Recovery from the crash occurred much more quickly in Europe than in the United States.[42][43] Moreover, German businesses managed to avoid the sort of deep wage cuts that embittered American labor relations.[43] There was an anti-Semitic component to the economic recovery in Germany and Austria, as small investors blamed Jews for their losses in the crash.[44][45] Soon, more luxury hotels and villas were built in Opatija, and a new railway line was extended in 1873 from the Vienna–Trieste line to Rijeka (Fiume), making it possible to go by tram from there to Opatija. The strong increase of port traffic generated a permanent demand for expansion.[46] The Suez Canal was opened in 1869.[47] 1875–1890 became "the golden years" of Giovanni de Ciotta in Rijeka.

### Britain

The opening of the Suez Canal in 1869 was one of the causes of the Panic of 1873 because goods from the Far East had been carried in sailing vessels around the Cape of Good Hope and were stored in British warehouses. As sailing vessels were not adaptable for use through the Suez Canal (because the prevailing winds of the Mediterranean Sea blow from west to east), the British entrepôt trade suffered.[48]

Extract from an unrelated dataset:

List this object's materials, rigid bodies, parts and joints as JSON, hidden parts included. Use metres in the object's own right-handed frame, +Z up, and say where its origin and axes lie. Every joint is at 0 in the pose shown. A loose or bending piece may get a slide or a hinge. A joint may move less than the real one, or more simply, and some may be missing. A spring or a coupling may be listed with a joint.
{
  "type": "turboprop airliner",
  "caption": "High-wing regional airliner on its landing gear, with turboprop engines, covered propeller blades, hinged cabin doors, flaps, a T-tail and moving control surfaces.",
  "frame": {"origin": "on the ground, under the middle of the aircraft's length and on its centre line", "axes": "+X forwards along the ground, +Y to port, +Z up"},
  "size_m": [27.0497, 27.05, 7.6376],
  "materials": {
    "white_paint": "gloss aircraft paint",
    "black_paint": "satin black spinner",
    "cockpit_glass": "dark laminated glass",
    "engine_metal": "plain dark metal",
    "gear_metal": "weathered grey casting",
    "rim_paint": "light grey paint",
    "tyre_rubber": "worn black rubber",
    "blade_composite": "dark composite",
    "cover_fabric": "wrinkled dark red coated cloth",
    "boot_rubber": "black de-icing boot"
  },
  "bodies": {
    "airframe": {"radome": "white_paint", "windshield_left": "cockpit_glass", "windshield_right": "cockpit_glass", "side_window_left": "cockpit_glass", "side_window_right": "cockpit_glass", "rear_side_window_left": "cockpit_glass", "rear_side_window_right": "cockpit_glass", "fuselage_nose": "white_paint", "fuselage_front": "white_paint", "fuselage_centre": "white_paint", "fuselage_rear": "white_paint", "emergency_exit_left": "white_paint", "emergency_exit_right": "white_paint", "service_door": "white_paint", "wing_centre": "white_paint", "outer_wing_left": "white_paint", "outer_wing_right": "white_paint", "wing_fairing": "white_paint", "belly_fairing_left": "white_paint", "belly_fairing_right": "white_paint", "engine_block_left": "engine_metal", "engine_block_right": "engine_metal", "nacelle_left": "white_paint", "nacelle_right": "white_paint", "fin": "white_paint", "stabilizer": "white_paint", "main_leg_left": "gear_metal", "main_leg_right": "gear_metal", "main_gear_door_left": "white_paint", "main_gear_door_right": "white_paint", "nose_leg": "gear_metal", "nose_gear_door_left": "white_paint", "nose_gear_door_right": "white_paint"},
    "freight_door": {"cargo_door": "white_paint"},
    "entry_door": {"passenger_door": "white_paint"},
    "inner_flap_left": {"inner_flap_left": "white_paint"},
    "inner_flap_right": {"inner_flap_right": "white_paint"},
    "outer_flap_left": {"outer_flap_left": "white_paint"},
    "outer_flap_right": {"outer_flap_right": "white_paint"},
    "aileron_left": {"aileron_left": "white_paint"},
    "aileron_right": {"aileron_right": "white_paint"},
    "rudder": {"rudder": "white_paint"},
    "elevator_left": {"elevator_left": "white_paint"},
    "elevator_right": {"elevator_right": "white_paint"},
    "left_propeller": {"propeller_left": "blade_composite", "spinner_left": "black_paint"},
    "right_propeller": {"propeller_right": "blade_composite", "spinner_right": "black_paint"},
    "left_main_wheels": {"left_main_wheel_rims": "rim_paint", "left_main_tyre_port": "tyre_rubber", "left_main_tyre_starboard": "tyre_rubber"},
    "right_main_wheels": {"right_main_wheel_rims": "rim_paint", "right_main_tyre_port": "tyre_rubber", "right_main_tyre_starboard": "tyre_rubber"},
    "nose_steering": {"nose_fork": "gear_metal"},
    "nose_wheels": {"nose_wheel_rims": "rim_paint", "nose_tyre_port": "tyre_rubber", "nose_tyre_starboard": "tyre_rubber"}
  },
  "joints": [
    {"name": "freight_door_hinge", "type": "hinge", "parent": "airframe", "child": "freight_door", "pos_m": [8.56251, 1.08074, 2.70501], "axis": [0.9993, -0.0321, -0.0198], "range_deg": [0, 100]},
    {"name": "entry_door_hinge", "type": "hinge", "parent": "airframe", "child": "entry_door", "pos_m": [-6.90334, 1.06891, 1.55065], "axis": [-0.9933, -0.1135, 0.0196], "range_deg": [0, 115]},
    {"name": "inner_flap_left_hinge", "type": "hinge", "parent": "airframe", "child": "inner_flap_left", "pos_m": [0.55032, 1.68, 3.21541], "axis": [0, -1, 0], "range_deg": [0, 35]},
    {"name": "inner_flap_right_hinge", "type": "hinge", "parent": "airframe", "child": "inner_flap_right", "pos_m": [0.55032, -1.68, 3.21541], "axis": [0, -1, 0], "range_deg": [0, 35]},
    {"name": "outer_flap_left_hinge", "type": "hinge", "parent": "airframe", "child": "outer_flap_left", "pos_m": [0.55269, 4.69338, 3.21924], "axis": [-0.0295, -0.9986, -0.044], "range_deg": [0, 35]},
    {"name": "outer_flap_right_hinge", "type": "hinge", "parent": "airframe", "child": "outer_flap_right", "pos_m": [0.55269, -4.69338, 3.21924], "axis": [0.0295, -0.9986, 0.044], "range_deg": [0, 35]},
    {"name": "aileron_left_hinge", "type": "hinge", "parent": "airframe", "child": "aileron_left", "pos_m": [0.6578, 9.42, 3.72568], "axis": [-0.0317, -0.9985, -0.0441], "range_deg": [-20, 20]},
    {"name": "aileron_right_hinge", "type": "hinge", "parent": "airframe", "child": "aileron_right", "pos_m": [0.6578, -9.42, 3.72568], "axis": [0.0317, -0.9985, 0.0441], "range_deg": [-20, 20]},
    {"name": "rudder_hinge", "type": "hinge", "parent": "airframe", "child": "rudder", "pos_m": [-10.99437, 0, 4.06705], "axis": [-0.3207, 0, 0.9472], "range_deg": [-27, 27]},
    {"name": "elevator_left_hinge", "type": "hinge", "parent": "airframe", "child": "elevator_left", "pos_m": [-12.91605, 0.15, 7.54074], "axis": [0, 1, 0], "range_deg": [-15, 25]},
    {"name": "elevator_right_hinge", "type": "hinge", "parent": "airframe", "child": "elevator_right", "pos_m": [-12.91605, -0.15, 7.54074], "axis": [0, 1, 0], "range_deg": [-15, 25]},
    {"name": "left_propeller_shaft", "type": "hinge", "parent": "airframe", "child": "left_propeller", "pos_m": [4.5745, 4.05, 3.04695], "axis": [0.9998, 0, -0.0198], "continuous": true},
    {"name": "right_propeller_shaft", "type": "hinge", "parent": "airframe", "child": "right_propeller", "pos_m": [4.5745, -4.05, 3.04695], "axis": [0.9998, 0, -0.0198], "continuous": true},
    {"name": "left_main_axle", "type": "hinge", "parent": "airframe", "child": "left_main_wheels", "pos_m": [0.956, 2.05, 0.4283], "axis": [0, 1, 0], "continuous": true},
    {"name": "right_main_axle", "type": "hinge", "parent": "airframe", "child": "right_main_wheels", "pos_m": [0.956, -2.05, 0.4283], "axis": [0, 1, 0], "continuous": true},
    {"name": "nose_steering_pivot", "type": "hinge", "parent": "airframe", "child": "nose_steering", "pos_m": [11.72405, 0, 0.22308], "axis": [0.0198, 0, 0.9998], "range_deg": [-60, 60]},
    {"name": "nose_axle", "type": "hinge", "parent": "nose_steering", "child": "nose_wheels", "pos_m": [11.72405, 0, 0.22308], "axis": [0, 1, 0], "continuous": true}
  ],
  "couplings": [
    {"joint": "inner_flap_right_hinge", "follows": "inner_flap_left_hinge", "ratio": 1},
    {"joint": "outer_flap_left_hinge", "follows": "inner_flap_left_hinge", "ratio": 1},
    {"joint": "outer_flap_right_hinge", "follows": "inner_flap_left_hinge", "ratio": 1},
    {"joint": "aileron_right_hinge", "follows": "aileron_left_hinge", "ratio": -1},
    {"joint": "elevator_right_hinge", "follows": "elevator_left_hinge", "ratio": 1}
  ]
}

When the crisis came, the Bank of England raised interest rates to 9 percent. Despite this, Britain did not experience the scale of financial mayhem seen in America and Central Europe, perhaps forestalled by an expectation that the liquidity-constraining provisions of the Bank Charter Act of 1844 would be suspended as they had been in the crises of 1847, 1857, and 1866. The ensuing economic downturn in Britain seems to have been muted – "stagnant" but without a "decline in aggregate output".[49] However there was heavy unemployment in the basic industries of coal, iron and steel, engineering, and shipbuilding, especially in 1873, 1886, and 1893.[50]

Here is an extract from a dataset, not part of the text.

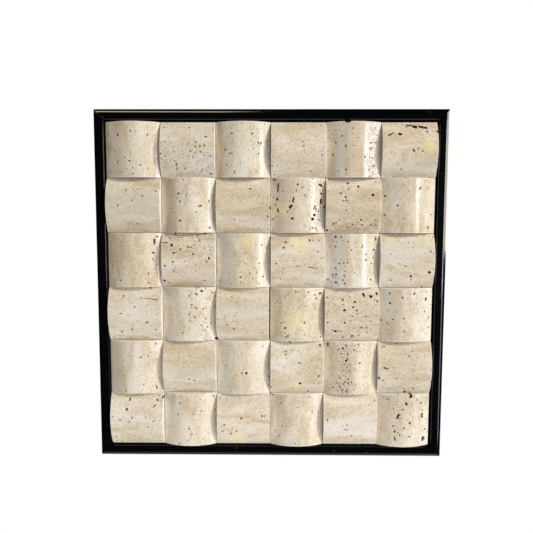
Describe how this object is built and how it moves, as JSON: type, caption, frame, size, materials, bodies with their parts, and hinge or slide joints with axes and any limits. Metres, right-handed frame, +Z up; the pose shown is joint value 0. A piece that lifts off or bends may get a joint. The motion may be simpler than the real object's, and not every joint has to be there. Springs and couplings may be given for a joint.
{
  "type": "mosaic panel",
  "caption": "Square wall panel of arched travertine tiles laid in basketweave on a board, in a narrow black gloss frame with mitred corners.",
  "frame": {"origin": "centre of the panel's flat back, where it meets the wall", "axes": "+Z up, the tiled front faces -Y, +Y points into the wall, +X is to the right seen from the front"},
  "size_m": [0.329, 0.021, 0.3296],
  "materials": {
    "tile_stone": "honed cream travertine, veined and pitted, satin",
    "frame": "black gloss lacquer",
    "backing_board": "fibreboard stained black, matt"
  },
  "bodies": {
    "root": {"backing_board": "backing_board", "frame_left": "frame", "frame_top": "frame", "frame_right": "frame", "frame_bottom": "frame", "tile_row1_column1": "tile_stone", "tile_row1_column2": "tile_stone", "tile_row1_column3": "tile_stone", "tile_row1_column4": "tile_stone", "tile_row1_column5": "tile_stone", "tile_row1_column6": "tile_stone", "tile_row2_column1": "tile_stone", "tile_row2_column2": "tile_stone", "tile_row2_column3": "tile_stone", "tile_row2_column4": "tile_stone", "tile_row2_column5": "tile_stone", "tile_row2_column6": "tile_stone", "tile_row3_column1": "tile_stone", "tile_row3_column2": "tile_stone", "tile_row3_column3": "tile_stone", "tile_row3_column4": "tile_stone", "tile_row3_column5": "tile_stone", "tile_row3_column6": "tile_stone", "tile_row4_column1": "tile_stone", "tile_row4_column2": "tile_stone", "tile_row4_column3": "tile_stone", "tile_row4_column4": "tile_stone", "tile_row4_column5": "tile_stone", "tile_row4_column6": "tile_stone", "tile_row5_column1": "tile_stone", "tile_row5_column2": "tile_stone", "tile_row5_column3": "tile_stone", "tile_row5_column4": "tile_stone", "tile_row5_column5": "tile_stone", "tile_row5_column6": "tile_stone", "tile_row6_column1": "tile_stone", "tile_row6_column2": "tile_stone", "tile_row6_column3": "tile_stone", "tile_row6_column4": "tile_stone", "tile_row6_column5": "tile_stone", "tile_row6_column6": "tile_stone"}
  },
  "joints": []
}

#### Comparison with Germany

From 1873 to 1896, a period sometimes referred to as the Long Depression, most European countries experienced a drastic fall in prices. Still, many corporations were able to reduce production costs and achieve better productivity rates with industrial production increasing by 40% in Britain and by over 100% in Germany.[citation needed] A comparison of capital formation rates in both countries helps to account for the different industrial growth rates. During the depression, the British ratio of net national capital formation to net national product fell from 11.5% to 6.0%, but the German ratio rose from 10.6% to 15.9%.[citation needed] During the depression, Britain took the course of static supply adjustment, but Germany stimulated effective demand and expanded industrial supply capacity by increasing and adjusting capital formation. For example, Germany dramatically increased investment of social overhead capital, such as in the management of electric power transmission lines, roads, and railroads, thereby stimulating industrial demand in that country, but similar investment stagnated or decreased in Britain. The resulting difference in capital formation accounts for the divergent levels of industrial production in the two countries and the different growth rates during and after the depression.[51]

### India

The discovery of large quantities of silver in the United States and several European colonies caused the panic of 1873 and thus a decline in the value of silver relative to gold, devaluing India's standard currency. This event was known as "the fall of the rupee".

### South Africa

In the Cape Colony, the panic caused bankruptcies, rising unemployment, a pause in public works, and a major trade slump that lasted until the discovery of gold in 1886.[52]

### Ottoman Empire

In the periphery, the Ottoman Empire's economy also suffered. Rates of growth of foreign trade dropped, external terms of trade deteriorated, declining wheat prices affected peasant producers, and the establishment of European control over Ottoman finances led to large debt payments abroad. The growth rates of agricultural and aggregate production were also lower during the Long Depression than the later period.[53]

### Latin Monetary Union

The general demonetization and cheapening of silver caused the Latin Monetary Union in 1873 to suspend the conversion of silver to coins.[citation needed]

## Global protectionism

After the 1873 depression, agricultural and industrial groups lobbied for protective tariffs. The 1879 tariffs protected these interests, stimulated economic revival through state intervention, and refurbished political support for the conservative politicians Otto von Bismarck in Germany and John A. Macdonald in Canada. Bismarck gradually veered away from classical liberal economic policies in the 1870s, embracing many economic interventionist policies, including high tariffs, nationalization of railroads, and compulsory social insurance.[54][55][56] The political and economic nationalism also reduced the fortunes of the German and Canadian classical liberal parties. France, like Britain, also entered into a prolonged stagnation that extended to 1897. The French also attempted to deal with their economic problems by the implementation of tariffs. New French laws in 1880 and in 1892 imposed stiff tariffs on many agricultural and industrial imports.[57] The U.S., still in the period after the Civil War, continued to be very protectionist.[58][59]